Tips and Techniques: Lightly whisk the eggs with a fork before adding to the soup; slowly pour the eggs through the tines of the fork to help create the thin strands. Whisk the soup in one direction using chopsticks. If you want your spinach to be more firm, add it in after the eggs. Do not continue to cook the soup or the eggs strands will become rubbery.
Spicy Spinach Egg Drop Soup
Sautee in olive oil for 3 minutes or until onions begin to soften:
1/4 finely diced red onion
fresh ground pepper
Add, continue to simmer another 3-5 minutes
2-3 thinly sliced, large crimini mushrooms
2 tsp ground ginger (if you have fresh, use about 2 tbls of thin slices)
dash of cayenne pepper
Add, simmer for 10 minutes
4 cups of broth (can use vegetable or chicken broth)
2 tbls soy sauce
In the meantime, scramble 2 eggs in a bowl and have 3 cups of fresh spinach ready
Remove the pan from the heat.
Add the spinach, push down.
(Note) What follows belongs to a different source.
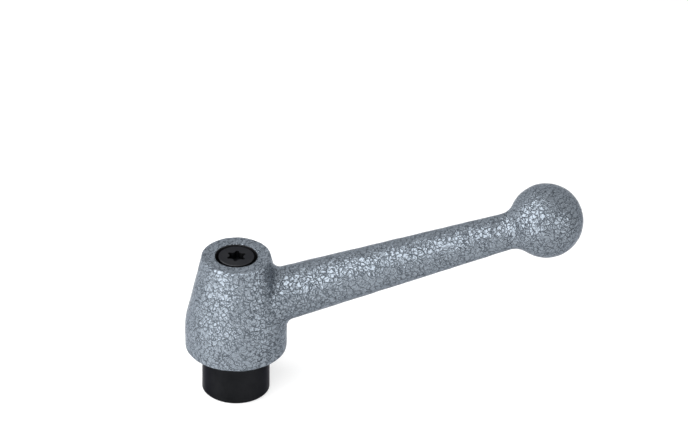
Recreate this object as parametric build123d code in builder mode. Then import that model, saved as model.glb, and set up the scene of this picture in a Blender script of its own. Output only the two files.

Now add the eggs, slowly pour them through the tines of the fork, in about 3 batches. Stop to the stir the soup (in one direction, just once or twice around) using chop sticks. Repeat until eggs are all in the soup.
Taste for salt (or soy sauce) and pepper- add if needed.
To serve - add a small drizzle of chili oil to each bowl.